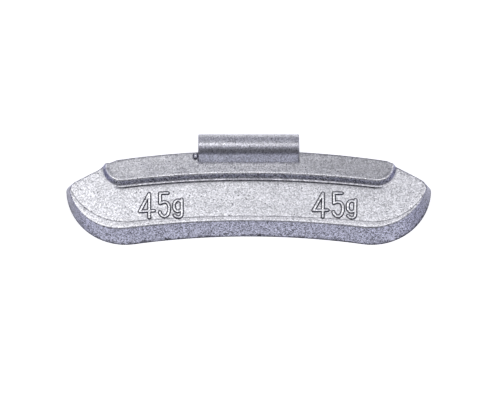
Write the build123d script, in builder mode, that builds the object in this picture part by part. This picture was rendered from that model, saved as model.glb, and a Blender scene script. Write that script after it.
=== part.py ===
from build123d import *
from math import cos, radians, sin, sqrt, tan
import os

# A knock-on balance weight for the steel rim of a car wheel, in millimetres. It lies on its flat
# back: +Z points out of its face, +X runs along it and +Y points away from the wheel's axis.
# The origin is on the flat back, about halfway between its two curved edges.

# Place on the wheel
axis_distance = 183.0  # from the wheel's axis, which runs along Z, to the origin
inner_radius = 177.0  # lower edge of the flat back, about the wheel's axis
outer_radius = 195.3  # upper edge of the casting, about the wheel's axis

# Plan of the casting's back
half_length = 41.0
back_end_radius = 13.6
tip_rise = 4.4  # height of the two tips above the origin
tip_rounding = 2.0
shoulder_half = 29.8  # the upper edge is round to here, then slopes down to the tips
shoulder_bulge = 0.45  # the slope bows out by this much

# Plan of the casting's face, which the draft of the mould makes smaller than the back
face_lower_draft = 1.9
face_lower_radius = 215.0
face_end_draft = 0.7
left_end_radius = 11.7
right_end_radius = 13.5
face_rounding = 0.35

# Levels of the face above the flat back
panel_level = 4.9
band_level = 6.2

# Border strip along the face's lower edge and round its ends, a little below the panel
border_drop = 0.15
border_width = 1.25  # at the middle of the length
border_radius = 264.0
border_end_radius = 13.5
border_reach = 41.1  # how far out the strip's round ends would come

# Raised band over the stem of the clip
band_half = 32.3
band_depth = 5.5  # from the casting's upper edge down to the band's own lower edge
band_lower_radius = 225.0
band_corner_radius = 3.0
band_wall_angle = 30.0  # how far its wall leans out from upright
band_rounding = 0.25
band_foot_rise = 0.25  # the foot of the wall runs out flatter, from this height
band_foot_reach = 0.45

# Hollow along the upper edge of the back, where the curl of the rim's flange nests
nest_radius = 4.2

# Clip of spring strip
clip_width = 22.8
strip_thickness = 1.1
strip_edge_rounding = 0.2
knuckle_inner_radius = 1.25
knuckle_drop = 1.78  # from the band's level down to the knuckle's centre
lip_clearance = 0.79  # from the casting's upper edge up to the knuckle's inside
knuckle_over = 124.0  # degrees from the strip's crest to the start of the tail
roof_length = 1.05  # straight stretch between the crown and the knuckle
roof_fall = 10.0  # degrees that it slopes back
crown_under = 45.0  # degrees from the strip's crest forward to the fold
fold_inner_radius = 0.65
stem_lean = 18.0  # degrees that the stem leans forward
stem_depth = 13.0  # from the casting's upper edge down to the stem's foot
foot_chamfer = 1.5
lock_hole_radius = 1.8
lock_hole_spacing = 11.4
lock_hole_rise = 4.0  # from the stem's foot up to the centres of the holes
window_depth = 3.0  # bare stretch of the stem below the casting's upper edge
tail_lift = 0.5  # from the plane of the back up to the tail's end
flare_radius = 1.5
flare_angle = 35.0

trim_allowance = 1.0  # how far a shape is drawn past the surface that trims it

top_edge = outer_radius - axis_distance
back_low = inner_radius - axis_distance
face_low = back_low + face_lower_draft
wheel_axis = Axis((0, -axis_distance, 0), (0, 0, 1))


def mirrored(point):
    return (-point[0], point[1])


def end_centre(low_point, low_radius, reach, radius):
    """Centre of the right-hand round end that touches the lower arc and comes out to reach."""
    across = reach - radius
    return (across, low_point - low_radius + sqrt((low_radius + radius) ** 2 - across**2))


def end_start(low_point, low_radius, reach, radius):
    """The point where the right-hand round end leaves the lower arc."""
    across, height = end_centre(low_point, low_radius, reach, radius)
    share = low_radius / (low_radius + radius)
    arc_centre = low_point - low_radius
    return (across * share, arc_centre + (height - arc_centre) * share)


def end_tip(low_point, low_radius, reach, radius):
    """The tip where the right-hand round end meets the sloping shoulder."""
    across, height = end_centre(low_point, low_radius, reach, radius)
    return (across + sqrt(radius**2 - (height - tip_rise) ** 2), tip_rise)


def casting_plan(level, low_point, low_radius, reach, left_radius, right_radius):
    """Outline of the casting at one level: lower arc, round ends, shoulders and upper arc."""
    left_start = mirrored(end_start(low_point, low_radius, reach, left_radius))
    right_start = end_start(low_point, low_radius, reach, right_radius)
    left_tip = mirrored(end_tip(low_point, low_radius, reach, left_radius))
    right_tip = end_tip(low_point, low_radius, reach, right_radius)
    shoulder = (shoulder_half, sqrt(outer_radius**2 - shoulder_half**2) - axis_distance)
    with BuildSketch(Plane.XY.offset(level)) as outline:
        with BuildLine():
            ThreePointArc(left_start, (0, low_point), right_start)
            RadiusArc(right_start, right_tip, -right_radius)
            SagittaArc(right_tip, shoulder, -shoulder_bulge)
            ThreePointArc(shoulder, (0, top_edge), mirrored(shoulder))
            SagittaArc(mirrored(shoulder), left_tip, -shoulder_bulge)
            RadiusArc(left_tip, left_start, -left_radius)
        make_face()
        across = outline.vertices().sort_by(Axis.X)
        fillet([across[0], across[-1]], radius=tip_rounding)
    return outline.sketch


def band_plan(level, spread):
    """Outline of the raised band at one level, closed above the casting's upper edge."""
    half = band_half + spread
    low = top_edge - band_depth - spread
    side_low = low - band_lower_radius + sqrt(band_lower_radius**2 - half**2)
    above = top_edge + trim_allowance
    with BuildSketch(Plane.XY.offset(level)) as outline:
        with BuildLine():
            ThreePointArc((-half, side_low), (0, low), (half, side_low))
            Polyline((half, side_low), (half, above), (-half, above), (-half, side_low))
        make_face()
        corners = outline.vertices().group_by(Axis.Y)[0]
        fillet(corners, radius=band_corner_radius + spread)
    return outline.sketch


back_plan = casting_plan(0, back_low, inner_radius, half_length, back_end_radius, back_end_radius)
face_plan = casting_plan(
    panel_level,
    face_low,
    face_lower_radius,
    half_length - face_end_draft,
    left_end_radius,
    right_end_radius,
)

# The strip's centre line, in the plane across the weight: the stem, a fold, the crown, a short
# roof, the knuckle that hooks over the lip of the rim, and the tail with its flared end
half_strip = strip_thickness / 2
knuckle_centre = (top_edge + lip_clearance + knuckle_inner_radius, band_level - knuckle_drop)
knuckle_bend = knuckle_inner_radius + half_strip
fold_bend = fold_inner_radius + half_strip
tail_angle = radians(knuckle_over)
flare_fall = flare_radius * (cos(tail_angle - radians(flare_angle)) - cos(tail_angle))
with BuildLine(Plane.YZ) as strip_line:
    knuckle = CenterArc(knuckle_centre, knuckle_bend, 90 - roof_fall, roof_fall - knuckle_over)
    roof = PolarLine(knuckle @ 0, roof_length, angle=180 - roof_fall)
    crown = JernArc(roof @ 1, roof % 1, knuckle_bend, roof_fall + crown_under)
    fold = JernArc(crown @ 1, crown % 1, fold_bend, stem_lean - crown_under)
    stem_length = ((fold @ 1).Y - top_edge + stem_depth) / cos(radians(stem_lean))
    stem = PolarLine(fold @ 1, stem_length, angle=180 + stem_lean)
    tail_length = ((knuckle @ 1).Z - flare_fall - tail_lift) / sin(tail_angle)
    tail = PolarLine(knuckle @ 1, tail_length, angle=-knuckle_over)
    JernArc(tail @ 1, tail % 1, flare_radius, flare_angle)


def in_section(point):
    """Place of a point in the plane across the weight."""
    return (point.Y, point.Z)


# Spring clip: one strip of steel, punched with two holes near its foot and bent to shape
foot_plane = Plane(origin=stem @ 1, x_dir=(1, 0, 0), z_dir=(stem % 0).cross(Vector(1, 0, 0)))
with BuildPart() as spring_clip:
    with BuildSketch(Plane(origin=stem @ 1, x_dir=(1, 0, 0), z_dir=-(stem % 1))):
        RectangleRounded(clip_width, strip_thickness, strip_edge_rounding)
    sweep(path=strip_line.line)
    with BuildSketch(foot_plane):
        with Locations((0, lock_hole_rise)):
            with GridLocations(lock_hole_spacing, 0, 2, 1):
                Circle(lock_hole_radius)
        with GridLocations(clip_width, 0, 2, 1):
            Rectangle(foot_chamfer * sqrt(2), foot_chamfer * sqrt(2), rotation=45)
    extrude(amount=strip_thickness, both=True, mode=Mode.SUBTRACT)

# Raised band, trimmed to the outline of the casting
with BuildPart() as raised_band:
    foot_level = panel_level + band_foot_rise
    wall_spread = (band_level - foot_level) * tan(radians(band_wall_angle))
    band_foot = band_plan(panel_level, wall_spread + band_foot_reach)
    loft([band_foot, band_plan(foot_level, wall_spread), band_plan(band_level, 0)], ruled=True)
    own_edge = raised_band.edges().filter_by_position(Axis.Z, band_level, band_level)
    fillet(own_edge.filter_by_position(Axis.Y, -top_edge, top_edge), radius=band_rounding)
    extrude(back_plan, amount=2 * band_level, mode=Mode.INTERSECT)

# Casting: poured round the clip's stem, so it has the stem's shape inside it and a plug in each
# of the two holes
with BuildPart() as weight_body:
    loft([back_plan, face_plan], ruled=True)
    face_edges = weight_body.edges().filter_by_position(Axis.Z, panel_level, panel_level)
    fillet(face_edges, radius=face_rounding)
    # The border strip lies outside the panel, whose edge runs past the casting at the tips
    panel_low = face_low + border_width
    panel_start = end_start(panel_low, border_radius, border_reach, border_end_radius)
    panel_side = (border_reach, end_centre(panel_low, border_radius, border_reach, border_end_radius)[1])
    with BuildSketch(Plane.XY.offset(panel_level - border_drop)):
        Rectangle(3 * half_length, 3 * half_length)
        with BuildLine():
            ThreePointArc(mirrored(panel_start), (0, panel_low), panel_start)
            RadiusArc(panel_start, panel_side, -border_end_radius)
            panel_top = (border_reach, half_length)
            Polyline(panel_side, panel_top, mirrored(panel_top), mirrored(panel_side))
            RadiusArc(mirrored(panel_side), mirrored(panel_start), -border_end_radius)
        make_face(mode=Mode.SUBTRACT)
    extrude(amount=2 * border_drop, mode=Mode.SUBTRACT)
    add(raised_band.part)
    # The curl of the flange lies round the whole rim, so the hollow for it is turned about the wheel
    with BuildSketch(Plane.YZ):
        with Locations((top_edge, 0)):
            Rectangle(2 * nest_radius, 2 * nest_radius)
        with Locations((top_edge - nest_radius, nest_radius)):
            Circle(nest_radius, mode=Mode.SUBTRACT)
    revolve(axis=wheel_axis, mode=Mode.SUBTRACT)
    # The window in front of the bare stem follows the strip's centre line
    window_drop = (fold @ 1).Y - top_edge + window_depth
    window_foot = (fold @ 1) + (stem % 0) * (window_drop / cos(radians(stem_lean)))
    with BuildSketch(Plane.YZ) as window_profile:
        with BuildLine():
            Line(in_section(window_foot), in_section(fold @ 1))
            ThreePointArc(in_section(fold @ 1), in_section(fold @ 0.5), in_section(fold @ 0))
            window_front = (fold @ 0).Z + trim_allowance
            Polyline(
                in_section(fold @ 0),
                ((fold @ 0).Y + trim_allowance, window_front),
                (window_foot.Y, window_front),
                in_section(window_foot),
            )
        make_face()
    extrude(amount=clip_width / 2, both=True, mode=Mode.SUBTRACT)
    add(spring_clip.part, mode=Mode.SUBTRACT)
os.makedirs("parts", exist_ok=True)
spring_clip.part.label = "spring_clip"
export_step(spring_clip.part, "parts/spring_clip.step")
weight_body.part.label = "weight_body"
export_step(weight_body.part, "parts/weight_body.step")
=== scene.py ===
import math

import bpy
import numpy as np
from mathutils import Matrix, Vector
from mathutils.geometry import delaunay_2d_cdt


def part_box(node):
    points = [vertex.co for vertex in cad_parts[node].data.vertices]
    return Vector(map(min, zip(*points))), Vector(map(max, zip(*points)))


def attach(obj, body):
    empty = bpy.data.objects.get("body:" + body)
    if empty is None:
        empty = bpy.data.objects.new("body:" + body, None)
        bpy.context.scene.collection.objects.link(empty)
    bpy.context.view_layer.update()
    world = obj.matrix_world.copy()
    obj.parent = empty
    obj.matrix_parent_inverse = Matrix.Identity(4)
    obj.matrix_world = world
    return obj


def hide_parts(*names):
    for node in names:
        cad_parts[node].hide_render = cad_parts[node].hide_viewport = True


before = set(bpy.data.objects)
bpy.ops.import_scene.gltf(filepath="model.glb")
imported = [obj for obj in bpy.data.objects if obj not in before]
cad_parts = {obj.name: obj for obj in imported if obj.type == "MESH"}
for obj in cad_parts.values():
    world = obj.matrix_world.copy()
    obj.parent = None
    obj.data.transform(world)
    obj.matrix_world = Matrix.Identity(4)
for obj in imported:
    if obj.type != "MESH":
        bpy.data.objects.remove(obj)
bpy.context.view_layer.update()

# Spring clip: one strip of spring steel, rolled over at the top to grip the lip of the rim, and
# painted silver. Its lower end is laid in the mould, so it leans down into the casting.
axis_distance = 0.183  # from the wheel's axis to the middle of the flat back
outer_radius = 0.1953
top_edge = outer_radius - axis_distance
band_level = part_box("weight_body")[1][2]
strip_width = 0.0228
strip_thickness = 0.0011
strip_edge_rounding = 0.0002
knuckle_bend = 0.0018  # bends are measured to the middle of the strip
fold_bend = 0.0024
knuckle_centre = np.array([top_edge + 0.00204, band_level - 0.00178])  # across and up
knuckle_over = math.radians(124)
roof_length = 0.00105
roof_fall = math.radians(10)
roof_crown = math.radians(10)
crown_under = math.radians(45)
stem_lean = math.radians(18)
stem_depth = 0.0130
foot_chamfer = 0.0015
lock_hole_radius = 0.0018
lock_hole_spacing = 0.0114
lock_hole_rise = 0.0040
tail_lift = 0.0005
flare_radius = 0.0015
flare_angle = math.radians(35)
bend_steps = 16  # points along each radian of a bend
run_step = 0.0007  # between the points of a straight stretch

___

» Objective
Look at the material above and copy, word for word, its lines from the first through the one containing "# The origin".

» Finished task
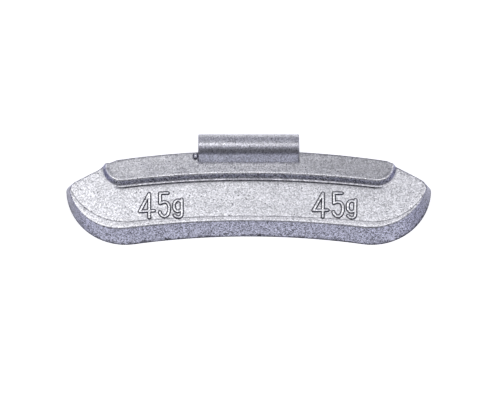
Write the build123d script, in builder mode, that builds the object in this picture part by part. This picture was rendered from that model, saved as model.glb, and a Blender scene script. Write that script after it.
=== part.py ===
from build123d import *
from math import cos, radians, sin, sqrt, tan
import os

# A knock-on balance weight for the steel rim of a car wheel, in millimetres. It lies on its flat
# back: +Z points out of its face, +X runs along it and +Y points away from the wheel's axis.
# The origin is on the flat back, about halfway between its two curved edges.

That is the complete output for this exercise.